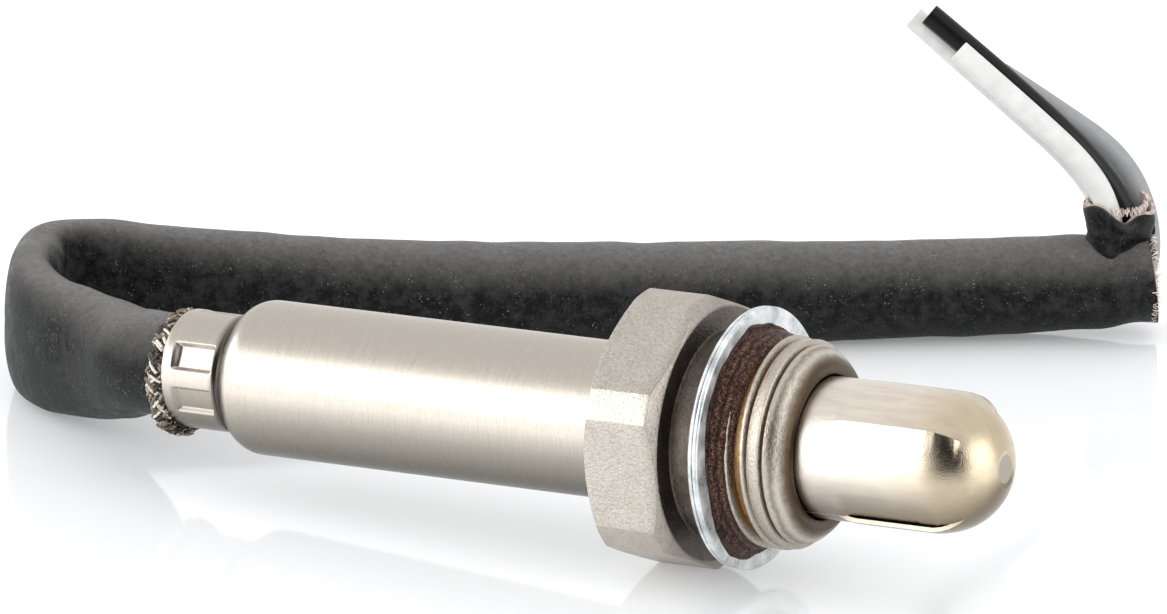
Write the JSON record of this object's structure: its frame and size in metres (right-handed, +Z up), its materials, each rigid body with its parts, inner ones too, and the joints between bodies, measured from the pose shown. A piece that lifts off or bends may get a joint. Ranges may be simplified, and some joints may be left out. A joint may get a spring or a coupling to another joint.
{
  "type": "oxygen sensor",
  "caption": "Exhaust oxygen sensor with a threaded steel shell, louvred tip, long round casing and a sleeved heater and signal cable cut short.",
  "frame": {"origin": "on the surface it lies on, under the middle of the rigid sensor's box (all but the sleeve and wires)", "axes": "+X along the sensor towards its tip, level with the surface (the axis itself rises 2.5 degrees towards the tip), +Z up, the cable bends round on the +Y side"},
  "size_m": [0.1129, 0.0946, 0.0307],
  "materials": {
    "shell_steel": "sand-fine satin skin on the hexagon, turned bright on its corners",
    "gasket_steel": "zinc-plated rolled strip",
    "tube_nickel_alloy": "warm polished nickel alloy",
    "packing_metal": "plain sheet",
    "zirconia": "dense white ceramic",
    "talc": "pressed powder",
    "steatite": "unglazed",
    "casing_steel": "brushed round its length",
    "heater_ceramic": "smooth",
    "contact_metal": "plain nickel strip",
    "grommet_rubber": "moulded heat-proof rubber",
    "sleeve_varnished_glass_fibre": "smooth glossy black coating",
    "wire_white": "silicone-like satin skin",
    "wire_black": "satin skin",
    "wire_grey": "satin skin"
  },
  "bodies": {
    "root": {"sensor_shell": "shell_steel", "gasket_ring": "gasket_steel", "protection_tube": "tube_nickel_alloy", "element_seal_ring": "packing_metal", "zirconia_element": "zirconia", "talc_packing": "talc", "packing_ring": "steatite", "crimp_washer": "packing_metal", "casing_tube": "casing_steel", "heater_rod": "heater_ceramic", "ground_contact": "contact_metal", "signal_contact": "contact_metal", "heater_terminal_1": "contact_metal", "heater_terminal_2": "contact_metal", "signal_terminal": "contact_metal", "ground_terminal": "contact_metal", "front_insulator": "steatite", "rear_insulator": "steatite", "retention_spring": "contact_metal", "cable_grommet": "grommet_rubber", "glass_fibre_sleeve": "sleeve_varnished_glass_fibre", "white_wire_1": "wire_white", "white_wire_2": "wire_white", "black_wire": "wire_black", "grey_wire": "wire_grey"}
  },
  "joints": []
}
* * *
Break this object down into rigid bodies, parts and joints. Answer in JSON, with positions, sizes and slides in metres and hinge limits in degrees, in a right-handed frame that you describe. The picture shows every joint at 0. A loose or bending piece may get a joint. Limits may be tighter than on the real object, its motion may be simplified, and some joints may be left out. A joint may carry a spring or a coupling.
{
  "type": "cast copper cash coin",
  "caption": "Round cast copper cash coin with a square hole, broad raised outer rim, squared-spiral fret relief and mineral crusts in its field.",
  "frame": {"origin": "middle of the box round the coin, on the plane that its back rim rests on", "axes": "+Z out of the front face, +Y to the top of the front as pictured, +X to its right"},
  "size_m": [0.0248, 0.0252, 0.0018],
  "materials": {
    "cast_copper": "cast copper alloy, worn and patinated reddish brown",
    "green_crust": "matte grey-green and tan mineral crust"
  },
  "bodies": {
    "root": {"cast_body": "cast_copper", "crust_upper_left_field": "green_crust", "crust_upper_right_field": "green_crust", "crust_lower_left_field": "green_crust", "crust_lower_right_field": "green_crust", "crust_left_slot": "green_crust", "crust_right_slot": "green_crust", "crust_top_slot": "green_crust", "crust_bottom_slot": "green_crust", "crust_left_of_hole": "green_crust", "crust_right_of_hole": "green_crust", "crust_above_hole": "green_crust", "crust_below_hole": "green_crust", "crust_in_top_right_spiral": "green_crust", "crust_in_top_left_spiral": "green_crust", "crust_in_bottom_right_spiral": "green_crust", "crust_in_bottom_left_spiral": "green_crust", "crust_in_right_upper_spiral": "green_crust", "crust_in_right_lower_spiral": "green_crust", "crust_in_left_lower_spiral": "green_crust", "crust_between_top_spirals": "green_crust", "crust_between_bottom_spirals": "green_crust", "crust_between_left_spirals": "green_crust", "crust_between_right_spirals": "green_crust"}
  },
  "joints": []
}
---
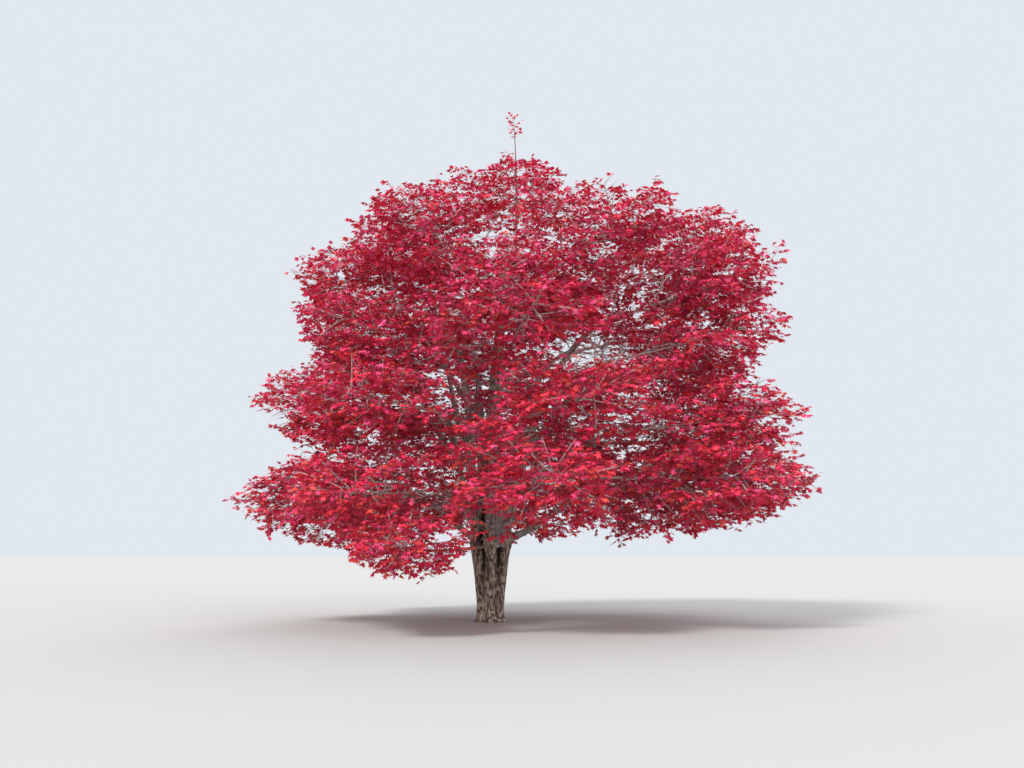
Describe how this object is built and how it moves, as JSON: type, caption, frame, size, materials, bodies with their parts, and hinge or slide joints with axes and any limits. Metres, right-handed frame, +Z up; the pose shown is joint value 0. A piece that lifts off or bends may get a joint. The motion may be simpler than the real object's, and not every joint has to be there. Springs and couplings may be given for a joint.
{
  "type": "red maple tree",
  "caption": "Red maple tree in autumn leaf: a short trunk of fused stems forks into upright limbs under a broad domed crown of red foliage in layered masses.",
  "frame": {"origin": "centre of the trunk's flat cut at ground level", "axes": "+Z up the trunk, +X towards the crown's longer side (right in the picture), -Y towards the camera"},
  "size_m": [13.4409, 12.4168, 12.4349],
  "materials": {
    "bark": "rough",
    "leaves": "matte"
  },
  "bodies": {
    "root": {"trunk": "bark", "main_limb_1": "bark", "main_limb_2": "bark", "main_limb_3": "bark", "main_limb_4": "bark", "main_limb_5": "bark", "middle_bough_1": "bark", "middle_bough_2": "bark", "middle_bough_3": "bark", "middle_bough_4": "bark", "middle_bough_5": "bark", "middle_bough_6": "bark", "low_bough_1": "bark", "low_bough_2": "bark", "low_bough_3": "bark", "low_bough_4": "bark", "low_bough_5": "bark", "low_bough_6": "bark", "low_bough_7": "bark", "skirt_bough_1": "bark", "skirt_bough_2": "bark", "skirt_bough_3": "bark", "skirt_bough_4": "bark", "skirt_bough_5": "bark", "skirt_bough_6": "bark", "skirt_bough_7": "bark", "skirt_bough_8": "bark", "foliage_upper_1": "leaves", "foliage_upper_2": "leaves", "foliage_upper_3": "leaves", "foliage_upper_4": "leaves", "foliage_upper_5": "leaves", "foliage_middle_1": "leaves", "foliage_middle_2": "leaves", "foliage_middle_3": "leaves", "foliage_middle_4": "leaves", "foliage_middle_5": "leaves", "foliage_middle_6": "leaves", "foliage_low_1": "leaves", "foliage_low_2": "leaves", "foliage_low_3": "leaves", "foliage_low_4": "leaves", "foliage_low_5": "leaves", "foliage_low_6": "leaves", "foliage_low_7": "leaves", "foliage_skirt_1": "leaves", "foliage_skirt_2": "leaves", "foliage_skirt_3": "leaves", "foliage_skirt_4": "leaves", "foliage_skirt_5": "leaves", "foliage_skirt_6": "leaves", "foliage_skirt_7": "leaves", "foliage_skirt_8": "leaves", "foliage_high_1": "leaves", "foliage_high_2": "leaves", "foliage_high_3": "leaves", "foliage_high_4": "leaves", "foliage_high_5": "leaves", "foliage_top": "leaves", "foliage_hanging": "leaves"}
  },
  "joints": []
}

**WHAT THE TASK ASKS:** Report how many lines of the listing hold the word "parts", with nothing but the number.

**FULL RESPONSE:** 3